Funny situations, in surprising and well-structured theatrical developments, should make this book easy and enjoyable to read, which it doesn't quite turn out to be. This may be because the theme is grave and sad, the tone sweet and sour and a bit cynical, while the focus is on marital relationships that have run out of love. Dean writes about older adults confronted by the passage of time, the failure of their marriage, and the necessity of choices about how to spend the rest of their lives. She also brings her readers to reflect on aging, the end of lust, the loss of capacities, the inability to fall in love again, the choice not to fall in love again, and finally, illness and dying.
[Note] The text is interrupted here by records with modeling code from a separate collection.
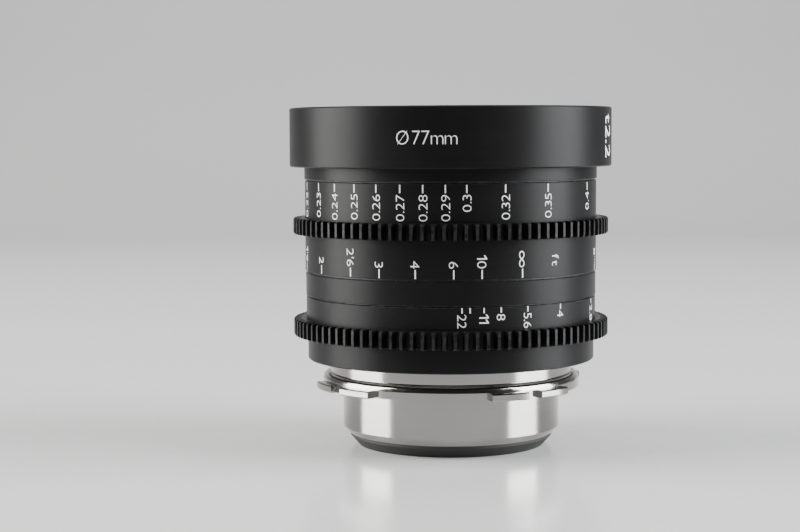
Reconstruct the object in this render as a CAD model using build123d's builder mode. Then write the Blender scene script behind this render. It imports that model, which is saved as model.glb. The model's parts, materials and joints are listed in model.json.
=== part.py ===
"""Cinema prime lens, standing on its rear end with the optical axis along +Z.

The origin is the centre of the face that the lens stands on. Angles are in degrees, counted
anticlockwise from +X as seen from the front of the lens. The camera side of the lens is -Y.
"""
from build123d import *
from math import asin, cos, degrees, hypot, radians, sin, sqrt
import os

os.makedirs("parts", exist_ok=True)

# Lengths along the axis, rear to front
shroud_depth = 3.0
shroud_bevel = 2.3
spigot_length = 11.8
spigot_taper = 1.7
flange_thickness = 1.8
mount_neck_length = 4.6
thick_shim = 0.25
thin_shim = 0.15
rear_barrel_length = 5.7
ring_gap = 0.3
iris_ring_length = 9.6
iris_gear_width = 4.2
index_collar_length = 5.8
focus_ring_length = 22.3
focus_gear_start = 9.2
focus_gear_width = 3.9
neck_ring_length = 3.1
front_ring_length = 14.5

# Walls of the rings, outside what each one runs or sits on
rear_barrel_wall = 3.3
iris_ring_wall = 3.57
index_collar_wall = 3.73
focus_ring_wall = 1.37
neck_ring_wall = 4.0
front_cup_width = 5.0
thread_shoulder = 1.1
front_ring_wall = 1.5

# Clearances and small edges
running_clearance = 0.08
seat_clearance = 0.02
edge_break = 0.3
fine_edge = 0.15
wide_gap = 0.4

# Breech mount: four ears, each with a locating notch
ear_count = 4
ear_angle = -55.8
ear_half_angle = 19.3
notch_half_angle = 3.2
notch_depth = 1.9
ear_reach = 2.4
mount_fillet = 1.8
mount_neck_wall = 0.55
spigot_wall = 3.0
spigot_taper_depth = 1.6
shroud_step = 0.2
shroud_bevel_depth = 2.0
mount_clearance = 4.0
shroud_clearance = 2.0
mount_screw_count = 6
mount_screw_land = 0.2
mount_screw_radius = 0.85
mount_screw_head = 1.6
mount_screw_angle = -60.0
screw_sink = 0.1
hex_radius = 0.55
hex_depth = 0.6
shroud_spigot = 6.0
shroud_wall = 1.8
spanner_slot_width = 1.6
spanner_slot_depth = 0.8

# Drive gears, 0.8 mm module
gear_module = 0.8
gear_stand = 2.15
tooth_tip_share = 0.27
tooth_root_share = 0.62
tooth_addendum_share = 1.0
tooth_dedendum_share = 1.25

# Fixed barrel and the carriage that slides in it
carriage_wall = 2.32
carriage_floor = 1.8
barrel_wall = 2.32
front_socket = 2.7
barrel_end_clearance = 0.45

# Travel of the rings from the rest pose, and of the carriage over the whole focus throw
focus_infinity_angle = 117.4
focus_near_angle = 200.5
iris_open_angle = 9.0
iris_closed_angle = 85.9
carriage_travel = 4.2

# Keys that carry the helicoid thread from the carriage to the sleeve
key_count = 3
key_angle = 30.0
key_height = 6.0
key_margin = 3.0
key_half_angle = 7.0
key_stand = 3.4
key_screw_radius = 0.8
key_screw_head = 1.5
key_screw_head_depth = 1.0
key_screw_grip = 1.2
helicoid_wall = 1.4
helicoid_end_clearance = 0.25

# Stop screws and the channels that they run in
focus_stop_radius = 1.0
focus_stop_height = 3.7
focus_stop_angle = 75.0
iris_stop_radius = 0.8
iris_stop_height = 2.0
iris_stop_angle = 0.0
stop_reach = 1.9
stop_angle_clearance = 0.3

# Washers between the rings
washer_thickness = 0.2
washer_inset = 0.7

# Front ring, its filter thread and the light trap behind it
filter_thread_length = 4.5
trap_wall = 1.0
trap_length = 6.4
trap_steps = 6
trap_height_share = 0.8
index_mark_width = 0.35
index_mark_depth = 0.15

# Iris blades
blade_count = 8
open_radius = 10.5
closed_radius = 1.05
blade_width = 7.0
blade_thickness = 0.15
blade_pitch = 0.3
blade_span_angle = 115.0
blade_heel_angle = 4.0
pivot_offset = 3.0
pivot_radius = 0.5
pivot_grip = 1.2
blade_lug_radius = 1.5
arm_length = 11.0
arm_lug_radius = 0.9
blade_pin_radius = 0.4
slot_clearance = 0.2
pivot_clearance = 0.06

# Iris housing in the carriage
iris_base_thickness = 1.5
iris_base_bore = 11.0
iris_rim_gap = 0.2
cam_ring_thickness = 1.7
cam_ring_wall = 1.6
cam_ring_lip = 0.9
cam_running_gap = 0.1
iris_cover_thickness = 1.2
drive_pin_radius = 0.7
drive_pin_reach = 1.8
drive_pin_grip = 1.3
groove_wall = 0.6
drive_angle = 90.0

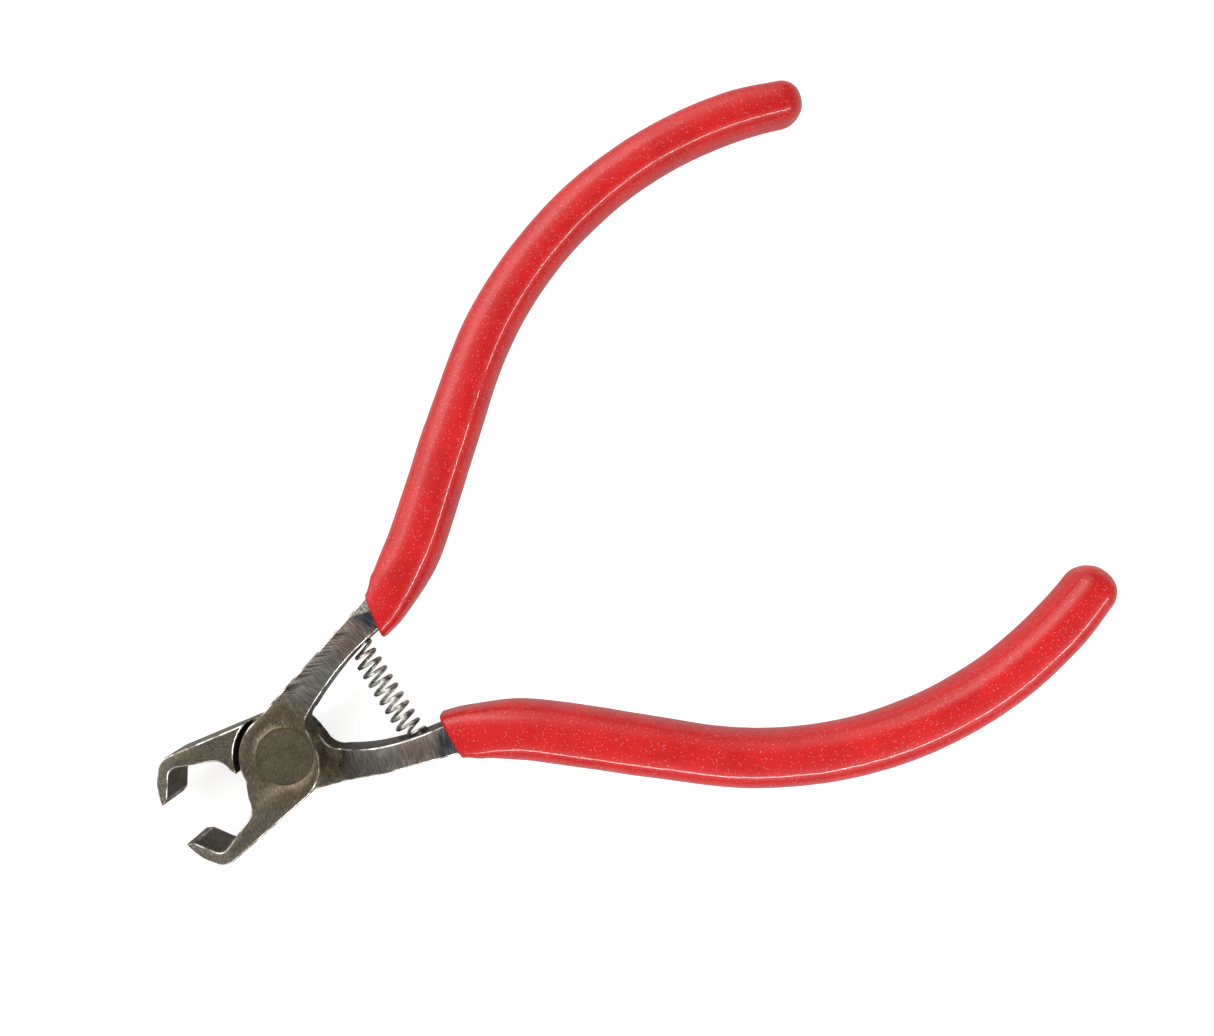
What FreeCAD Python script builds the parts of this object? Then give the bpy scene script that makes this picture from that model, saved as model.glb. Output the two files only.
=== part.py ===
# Small end-cutting flush nipper with hooked jaws, a riveted lap joint, a coil return
# spring and dipped grips.  Millimetres.  The pivot axis is Z, the handles point along +X,
# and the back faces of the joint lie on Z = 0.  The tool stands fully open.
#
# Both levers are the same forging: the rear one is the front one turned over about X.
import FreeCAD
import Part
import Sketcher
import math
import os
from FreeCAD import Placement, Rotation, Vector

# Driving sizes.  Each one is a cell of the sheet, with its name here as the alias.
sizes = {
    "thick": 9.0,               # joint and jaws, front face to back face
    "lap_gap": 0.06,            # play between the two half laps
    "disc_radius": 6.2,         # half-lap disc
    "shoulder_radius": 6.9,     # shoulder that clears the other lever's disc
    "shank_drop": 1.3,          # shank faces below the joint faces
    "ramp_start": 4.4,          # front ramp from the joint face down to the shank
    "ramp_end": 5.3,
    "lap_clear": 0.5,           # where the half lap becomes as wide as the shank
    "lap_start": 4.0,           # where it starts to run out along the shank
    "lap_runout": 10.0,         # and where it has reached the shank's back face
    "bore_radius": 2.5,
    "head_radius": 3.9,         # countersunk rivet heads, ground flush
    "head_depth": 1.5,
    "rivet_play": 0.04,         # running clearance in the front lever
    "spring_place": 15.35,      # spring axis from the pivot
    "spring_length": 16.4,
    "spring_radius": 1.58,      # middle of the wire
    "spring_pitch": 1.41,
    "wire_radius": 0.24,
    "seat_radius": 2.1,         # blind hole in a shank that holds an end of the spring
    "seat_floor": 8.3,          # its floor, from the middle
    "collar_place": 20.0,       # open end of a grip
    "core_half": 2.2,           # half width of the steel inside a grip
    "grip_lead": 3.0,           # the blank starts this far ahead of the handle's curve
    "mouth_start": 10.0,        # box that trims the blank back to its open end
    "mouth_width": 25.0,
    "grip_round": 3.0,          # rounding of a grip's long edges
    "front_grip_half": 3.6,
    "rear_grip_half": 3.9,
    "tang_x": 19.9,             # middle of the shank where the handle's curve starts
    "tang_y": 9.98,
    "bend_radius": 36.5,
    "slope_length": 20.6,
    "bow_radius": 56.9,
    "beyond": 130.0,            # past the tool's far end
    "below": -1.0,              # past its back face
}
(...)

This British author gives European flair to her characters, even though the setting is in the Caribbean where Americans are seen from a disdainful distance. The locals on this fictional island are the only ones who seem to live with grace. Their values and ways of life, despite their poverty, set up the principal characters, the existential despair caused by these characters' lack of sincerity, and their economic ambitions and their compromises.
Getting through this novel was indeed a bit like wishing to end a nightmarish holiday in order to return home to rain and routine. Dean must have succedeed in creating the perspective she wanted to achieve. She does so through her sharp writing skills, the realistic tone of the couples' private moments in the intimacy of their hotel rooms, the characters' soliloquies, and the depiction of complex and not-so-obvious secondary characters.